• [Exercise directions]:
Give every line from the entries that contains "type".

• [Data supplied]:
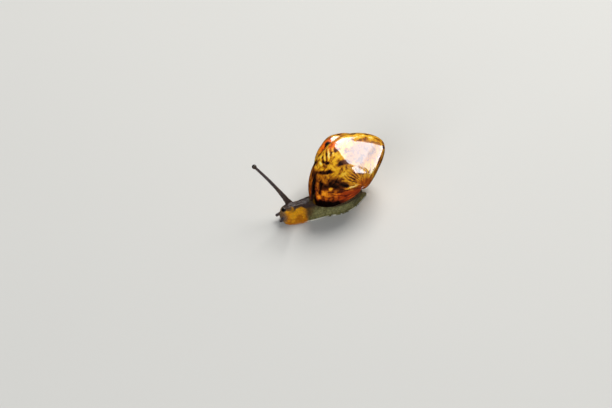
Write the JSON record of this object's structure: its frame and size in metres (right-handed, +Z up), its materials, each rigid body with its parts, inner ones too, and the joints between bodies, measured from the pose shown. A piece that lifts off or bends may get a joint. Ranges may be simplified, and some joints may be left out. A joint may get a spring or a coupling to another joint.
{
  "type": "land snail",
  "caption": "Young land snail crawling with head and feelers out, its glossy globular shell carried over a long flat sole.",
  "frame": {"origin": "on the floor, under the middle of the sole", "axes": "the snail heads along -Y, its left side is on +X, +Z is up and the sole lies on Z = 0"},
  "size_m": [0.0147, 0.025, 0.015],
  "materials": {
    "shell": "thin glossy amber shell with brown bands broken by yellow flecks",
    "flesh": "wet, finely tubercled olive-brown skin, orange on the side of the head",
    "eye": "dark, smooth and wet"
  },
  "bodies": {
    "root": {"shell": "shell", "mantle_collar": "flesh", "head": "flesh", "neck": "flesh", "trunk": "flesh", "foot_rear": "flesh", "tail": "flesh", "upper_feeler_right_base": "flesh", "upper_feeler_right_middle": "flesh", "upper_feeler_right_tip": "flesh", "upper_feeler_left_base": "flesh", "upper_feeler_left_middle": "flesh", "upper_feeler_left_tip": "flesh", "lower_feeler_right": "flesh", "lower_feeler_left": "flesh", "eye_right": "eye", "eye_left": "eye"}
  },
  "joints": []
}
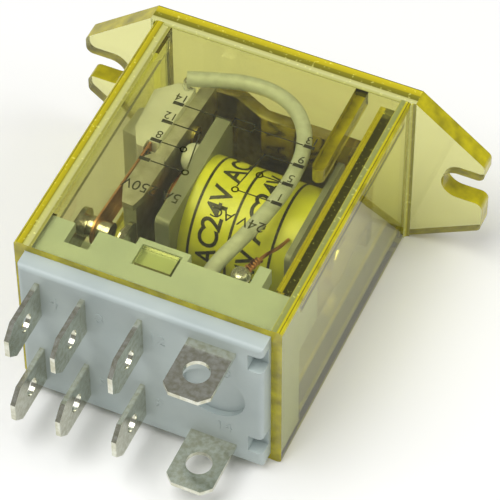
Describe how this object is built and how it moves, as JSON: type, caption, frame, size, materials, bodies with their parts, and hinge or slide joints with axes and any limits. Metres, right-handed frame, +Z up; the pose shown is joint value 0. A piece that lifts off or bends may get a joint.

• [Solved problem]:
  "type": "land snail",
Describe how this object is built and how it moves, as JSON: type, caption, frame, size, materials, bodies with their parts, and hinge or slide joints with axes and any limits. Metres, right-handed frame, +Z up; the pose shown is joint value 0. A piece that lifts off or bends may get a joint.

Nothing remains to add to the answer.